EXERCISE DIRECTIONS: Restate every line of the material, word for word.

-------------------------

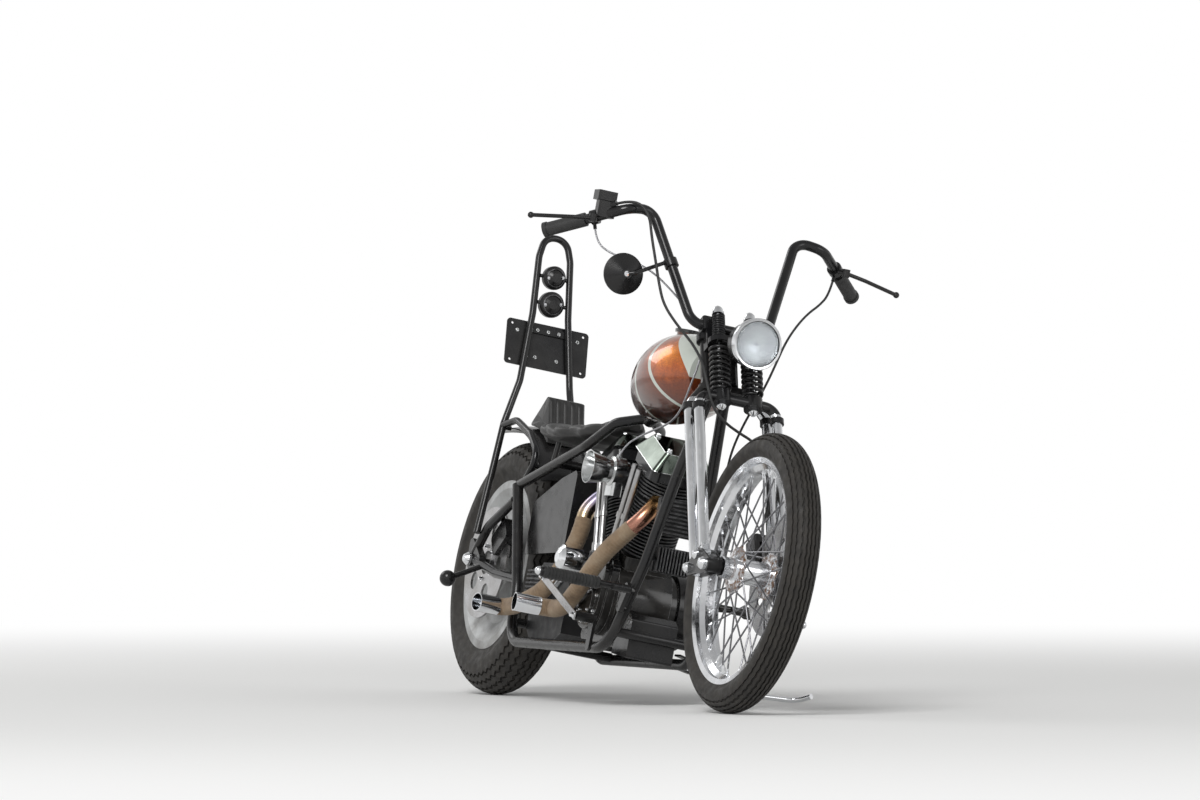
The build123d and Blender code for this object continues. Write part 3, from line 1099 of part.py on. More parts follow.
# Cables: the hose turns with the fork, the other two bend between the bar and the frame
with BuildPart() as brake_hose:
    cable("brake_hose", HOSE_ROUTE, BRAKE_HOSE_R)
brake_hose.part.label = "brake_hose"

with BuildPart() as throttle_cable:
    cable("throttle_cable", THROTTLE_ROUTE, THROTTLE_R)
throttle_cable.part.label = "throttle_cable"

with BuildPart() as clutch_cable:
    cable("clutch_cable", CLUTCH_ROUTE, CLUTCH_R)
clutch_cable.part.label = "clutch_cable"

# Leaning the whole machine onto its stand, with the origin under its middle
PIECES = [rear_tyre, rear_wheel_disc, rear_brake_disc, front_tyre, front_wheel, front_brake_disc,
          fork_rear_legs, fork_front_legs, fork_rockers, fork_springs, handlebar, grips, hand_levers, round_mirror,
          headlight, headlight_lens, front_caliper, engine_case, cylinders, rocker_boxes, pushrod_tubes,
          carburettor, primary_cover, gearbox, starter_motor, exhaust_pipes, exhaust_tips, frame, frame_loops,
          frame_cross_tubes, swingarm, fuel_tank, seat_pad, back_pad, rear_fender, sissy_bar, plate_bracket,
          tail_lamps, oil_tank, oil_cooler, regulator, front_mount, foot_controls, rear_caliper, turn_signals,
          drive_belt, side_stand, brake_hose, throttle_cable, clutch_cable]
LEANED = Location((0, 0, 0), (-LEAN_ANGLE, 0, 0))
box = Compound([piece.part.moved(LEANED) for piece in PIECES]).bounding_box()
PARKED = Location((-box.center().X, -box.center().Y, 0)) * LEANED
for piece in PIECES:
    parked = piece.part.moved(PARKED)
    parked.label = piece.part.label
    export_step(parked, f"parts/{parked.label}.step")
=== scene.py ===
"""Looks of a chopper motorcycle that leans on its side stand.

Pieces are made in upright coordinates: x forward, y to the rider's left, z up, in metres, with the
origin on the ground under the rear axle. UPRIGHT then leans them over into the model's own frame.
"""

import json
import math

import bpy
from bpy.props import FloatProperty, FloatVectorProperty, IntProperty, PointerProperty
from bpy.types import NodeSocket, Operator, Panel, PropertyGroup
from mathutils import Matrix, Vector


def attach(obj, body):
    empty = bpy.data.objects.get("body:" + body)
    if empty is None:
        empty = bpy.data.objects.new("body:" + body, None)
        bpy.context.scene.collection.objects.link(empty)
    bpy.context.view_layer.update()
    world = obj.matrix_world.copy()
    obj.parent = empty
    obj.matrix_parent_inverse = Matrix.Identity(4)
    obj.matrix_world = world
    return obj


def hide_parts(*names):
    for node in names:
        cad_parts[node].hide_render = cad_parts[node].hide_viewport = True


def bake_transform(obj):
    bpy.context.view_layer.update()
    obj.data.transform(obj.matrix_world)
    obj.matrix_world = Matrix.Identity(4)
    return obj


bl_info = {
    "name": "Chopper motorcycle",
    "version": (1, 0, 0),
    "blender": (4, 5, 0),
    "location": "View3D > Sidebar > Chopper",
    "description": "Paint, tyres, springs, seat, pipes, cables and stage of a chopper motorcycle",
    "category": "Add Mesh",
}

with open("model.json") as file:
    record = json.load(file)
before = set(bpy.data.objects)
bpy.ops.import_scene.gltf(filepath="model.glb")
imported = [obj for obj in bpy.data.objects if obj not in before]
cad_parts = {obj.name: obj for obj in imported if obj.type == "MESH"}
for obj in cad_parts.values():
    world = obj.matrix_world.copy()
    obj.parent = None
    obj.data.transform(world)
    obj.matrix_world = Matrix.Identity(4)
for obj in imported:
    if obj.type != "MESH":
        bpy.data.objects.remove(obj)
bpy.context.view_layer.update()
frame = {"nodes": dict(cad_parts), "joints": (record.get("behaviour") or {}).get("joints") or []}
NODES = frame["nodes"]
JOINTS = {joint["name"]: joint for joint in frame["joints"]}

# Bodies of the model
BODY = "root"
FORK = "steering_set"
FRONT = "front_wheel_set"
REAR = "rear_wheel_set"

# Wheels
REAR_TYRE_R = 0.331
REAR_CROWN_R = 0.066
REAR_BEAD_R = 0.214
REAR_BEAD_HALF = 0.048
FRONT_TYRE_R = 0.347
FRONT_CROWN_R = 0.043
FRONT_BEAD_R = 0.276
FRONT_BEAD_HALF = 0.030
BEAD_PLAY = 0.0003
RAKE = math.radians(31)
# Engine: crank, half angle between the bores and where the rocker covers start up a bore
CRANK = Vector((0.850, 0, 0.258))
V_HALF = math.radians(22.5)
ROCKER_SKIRT = 0.3845
ROCKER_TOP = 0.430


def upright_matrix():
    """Matrix from upright coordinates to the leaned model's frame."""
    rear = JOINTS["rear_wheel_spin"]
    left = Vector(rear["axis"]).normalized()
    forward = Vector((1, 0, 0))
    up = forward.cross(left).normalized()
    lean = math.acos(max(-1, min(1, up.z)))
    axle_height = REAR_TYRE_R - REAR_CROWN_R + REAR_CROWN_R / math.cos(lean)
    origin = Vector(rear["pos_m"]) - up * axle_height
    columns = Matrix((forward, left, up)).transposed()
    return Matrix.Translation(origin) @ columns.to_4x4()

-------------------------

SOLUTION TO THIS TASK:
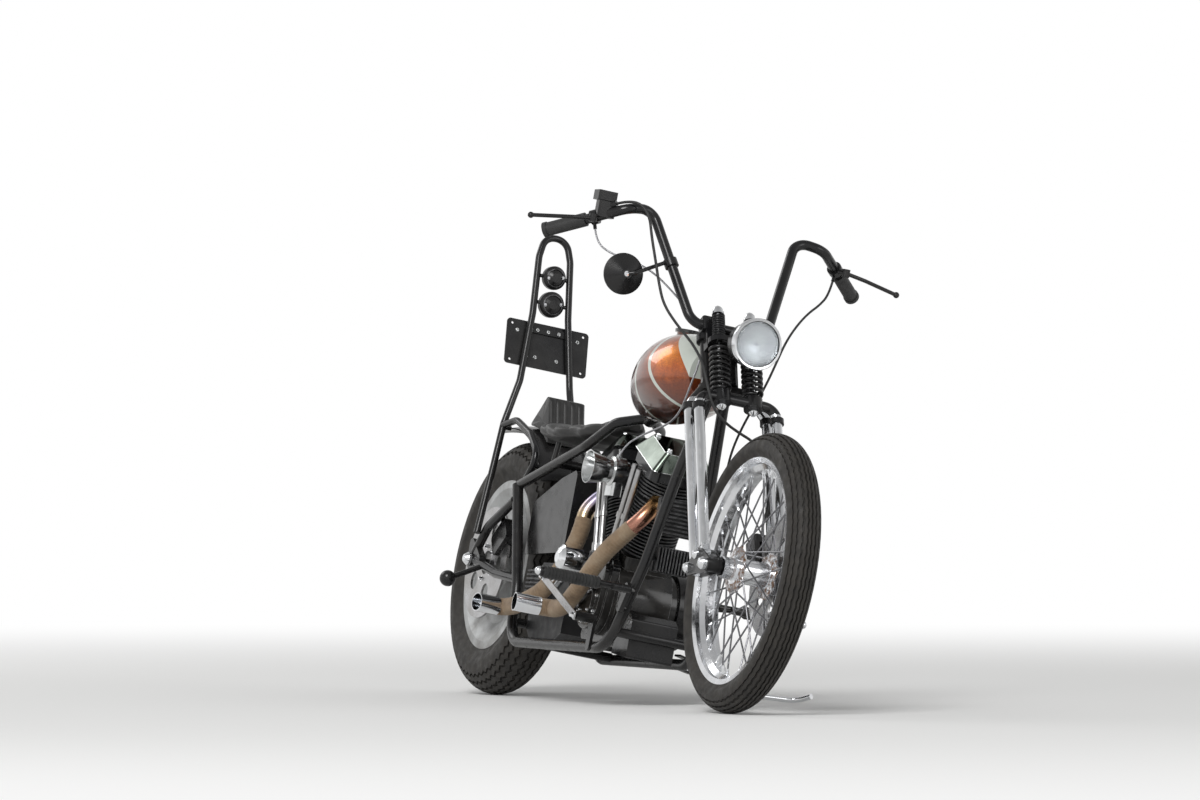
The build123d and Blender code for this object continues. Write part 3, from line 1099 of part.py on. More parts follow.
# Cables: the hose turns with the fork, the other two bend between the bar and the frame
with BuildPart() as brake_hose:
    cable("brake_hose", HOSE_ROUTE, BRAKE_HOSE_R)
brake_hose.part.label = "brake_hose"

with BuildPart() as throttle_cable:
    cable("throttle_cable", THROTTLE_ROUTE, THROTTLE_R)
throttle_cable.part.label = "throttle_cable"

with BuildPart() as clutch_cable:
    cable("clutch_cable", CLUTCH_ROUTE, CLUTCH_R)
clutch_cable.part.label = "clutch_cable"

# Leaning the whole machine onto its stand, with the origin under its middle
PIECES = [rear_tyre, rear_wheel_disc, rear_brake_disc, front_tyre, front_wheel, front_brake_disc,
          fork_rear_legs, fork_front_legs, fork_rockers, fork_springs, handlebar, grips, hand_levers, round_mirror,
          headlight, headlight_lens, front_caliper, engine_case, cylinders, rocker_boxes, pushrod_tubes,
          carburettor, primary_cover, gearbox, starter_motor, exhaust_pipes, exhaust_tips, frame, frame_loops,
          frame_cross_tubes, swingarm, fuel_tank, seat_pad, back_pad, rear_fender, sissy_bar, plate_bracket,
          tail_lamps, oil_tank, oil_cooler, regulator, front_mount, foot_controls, rear_caliper, turn_signals,
          drive_belt, side_stand, brake_hose, throttle_cable, clutch_cable]
LEANED = Location((0, 0, 0), (-LEAN_ANGLE, 0, 0))
box = Compound([piece.part.moved(LEANED) for piece in PIECES]).bounding_box()
PARKED = Location((-box.center().X, -box.center().Y, 0)) * LEANED
for piece in PIECES:
    parked = piece.part.moved(PARKED)
    parked.label = piece.part.label
    export_step(parked, f"parts/{parked.label}.step")
=== scene.py ===
"""Looks of a chopper motorcycle that leans on its side stand.

Pieces are made in upright coordinates: x forward, y to the rider's left, z up, in metres, with the
origin on the ground under the rear axle. UPRIGHT then leans them over into the model's own frame.
"""

import json
import math

import bpy
from bpy.props import FloatProperty, FloatVectorProperty, IntProperty, PointerProperty
from bpy.types import NodeSocket, Operator, Panel, PropertyGroup
from mathutils import Matrix, Vector


def attach(obj, body):
    empty = bpy.data.objects.get("body:" + body)
    if empty is None:
        empty = bpy.data.objects.new("body:" + body, None)
        bpy.context.scene.collection.objects.link(empty)
    bpy.context.view_layer.update()
    world = obj.matrix_world.copy()
    obj.parent = empty
    obj.matrix_parent_inverse = Matrix.Identity(4)
    obj.matrix_world = world
    return obj


def hide_parts(*names):
    for node in names:
        cad_parts[node].hide_render = cad_parts[node].hide_viewport = True


def bake_transform(obj):
    bpy.context.view_layer.update()
    obj.data.transform(obj.matrix_world)
    obj.matrix_world = Matrix.Identity(4)
    return obj


bl_info = {
    "name": "Chopper motorcycle",
    "version": (1, 0, 0),
    "blender": (4, 5, 0),
    "location": "View3D > Sidebar > Chopper",
    "description": "Paint, tyres, springs, seat, pipes, cables and stage of a chopper motorcycle",
    "category": "Add Mesh",
}

with open("model.json") as file:
    record = json.load(file)
before = set(bpy.data.objects)
bpy.ops.import_scene.gltf(filepath="model.glb")
imported = [obj for obj in bpy.data.objects if obj not in before]
cad_parts = {obj.name: obj for obj in imported if obj.type == "MESH"}
for obj in cad_parts.values():
    world = obj.matrix_world.copy()
    obj.parent = None
    obj.data.transform(world)
    obj.matrix_world = Matrix.Identity(4)
for obj in imported:
    if obj.type != "MESH":
        bpy.data.objects.remove(obj)
bpy.context.view_layer.update()
frame = {"nodes": dict(cad_parts), "joints": (record.get("behaviour") or {}).get("joints") or []}
NODES = frame["nodes"]
JOINTS = {joint["name"]: joint for joint in frame["joints"]}

# Bodies of the model
BODY = "root"
FORK = "steering_set"
FRONT = "front_wheel_set"
REAR = "rear_wheel_set"

# Wheels
REAR_TYRE_R = 0.331
REAR_CROWN_R = 0.066
REAR_BEAD_R = 0.214
REAR_BEAD_HALF = 0.048
FRONT_TYRE_R = 0.347
FRONT_CROWN_R = 0.043
FRONT_BEAD_R = 0.276
FRONT_BEAD_HALF = 0.030
BEAD_PLAY = 0.0003
RAKE = math.radians(31)
# Engine: crank, half angle between the bores and where the rocker covers start up a bore
CRANK = Vector((0.850, 0, 0.258))
V_HALF = math.radians(22.5)
ROCKER_SKIRT = 0.3845
ROCKER_TOP = 0.430


def upright_matrix():
    """Matrix from upright coordinates to the leaned model's frame."""
    rear = JOINTS["rear_wheel_spin"]
    left = Vector(rear["axis"]).normalized()
    forward = Vector((1, 0, 0))
    up = forward.cross(left).normalized()
    lean = math.acos(max(-1, min(1, up.z)))
    axle_height = REAR_TYRE_R - REAR_CROWN_R + REAR_CROWN_R / math.cos(lean)
    origin = Vector(rear["pos_m"]) - up * axle_height
    columns = Matrix((forward, left, up)).transposed()
    return Matrix.Translation(origin) @ columns.to_4x4()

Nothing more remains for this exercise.